OTDOA (Observed Time Difference Of Arrival) is a positioning feature introduced in rel9 E-UTRA (LTE radio). It's a multilateration method in which the User Equipment (UE) measures the time difference between some specific signals from several eNodeBs and reports these time differences to a specific device in the network (the ESMLC). The ESMLC based on these time differences and knowledge of the enodeBs locations calculates the UEs' position.

== Background ==
In December 2008, due to regulatory requirements like the E911, which require that it should be possible to locate UEs with a certain accuracy, a work item was proposed in the 3GPP TSG-RAN42 meeting. This proposed between others the study of the feasibility of OTDOA. OTDOA was meant to work in a similar way as the 3G IPL feature.

During the summer of 2009 the necessary changes to the RAN1 36.211, 36.212, 36.213 and 36.214 specifications were accepted. And a bit later the RAN4 requirements and RAN2 protocol related matters settled.

== Technology ==
A OTDOA procedure works as follows:
The ESMLC requests through the LPP layer an OTDOA measurement: a set of RSTD (Reference Signal Time Difference) measurements from the UE. Together with this request the UE receives assistance data. This assistance data, provides a list of cells (enodeBs), with their PRS (Positioning Reference Signal) parameters, including BW, periodicity etc.

The UE then proceeds to perform these measurements during a given period of time (typically up to 8 or 16 periods of the PRS signals). These measurements consist on estimating the exact time offsets between the PRS from different cells.
Then it reports to the ESMLC these estimated time differences together with an estimate of the measurement quality.

The ESMLC then, using these time difference estimates, and the knowledge of the cells positions and transmit time offsets estimates the position of the UE.

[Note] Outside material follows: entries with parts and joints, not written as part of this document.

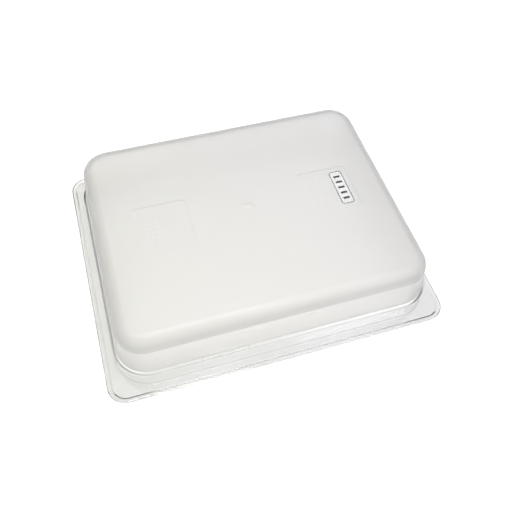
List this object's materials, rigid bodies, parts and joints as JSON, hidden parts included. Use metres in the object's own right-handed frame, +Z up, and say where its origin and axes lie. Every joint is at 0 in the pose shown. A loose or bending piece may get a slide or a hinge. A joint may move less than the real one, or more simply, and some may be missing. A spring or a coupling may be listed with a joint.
{
  "type": "deli food pan",
  "caption": "Shallow half-size gastronorm food pan in clear plastic with a frosted body, stacking ledge and lipped rim, shown upside down on its rim.",
  "frame": {"origin": "centre of the pan in the plane of the rim's face, which the upturned pan stands on", "axes": "+X along the long side of the rim, +Y along its short side, +Z up from the rim's face to the outside of the base. The pan is upside down, so in use it is turned half a turn about X."},
  "size_m": [0.325, 0.265, 0.0625],
  "materials": {
    "clear_plastic": "clear polycarbonate, frosted outside on the base and upper wall, polished on the rim and inside",
    "label_film": "thin white adhesive film",
    "label_ink": "black printed ink"
  },
  "bodies": {
    "root": {"pan": "clear_plastic", "label_film": "label_film", "label_print": "label_ink"}
  },
  "joints": []
}
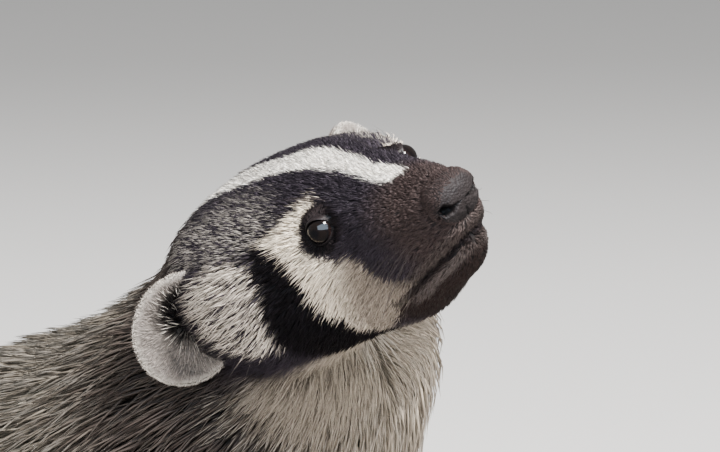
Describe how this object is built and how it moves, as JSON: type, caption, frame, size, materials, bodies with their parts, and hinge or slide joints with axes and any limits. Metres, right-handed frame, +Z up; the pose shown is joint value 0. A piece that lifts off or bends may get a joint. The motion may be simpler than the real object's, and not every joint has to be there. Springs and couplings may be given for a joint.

The description of the LPP (LTE positioning protocol) can be found in the 36.355 specification.
The exact details of the PRS signals can be found in section 6.10.4 of the 36.211 specification.
And a simple OTDOA procedure can be found in the RAN5 OTDOA testcases' descriptions in section 9 of the 37.571-1 specification

From a UE architecture perspective the LPP layer resides outside of the EUTRAN protocol stack, over NAS, but typically implemented in the cellular modem firmware. The UE RSTD measurements themselves would be performed by the L1 layer.

== Adoption ==
OTDOA is an optional feature in the 3GPP LTE standard. This means that it is optional for networks and UEs to support it while still being deemed LTE compatible. Like with other similar optional features, interest by particular carriers depends on regulatory requirements, and for UE vendors in carrier's requirements, as major carriers run their own certification tests on UEs which aim at operating in their network.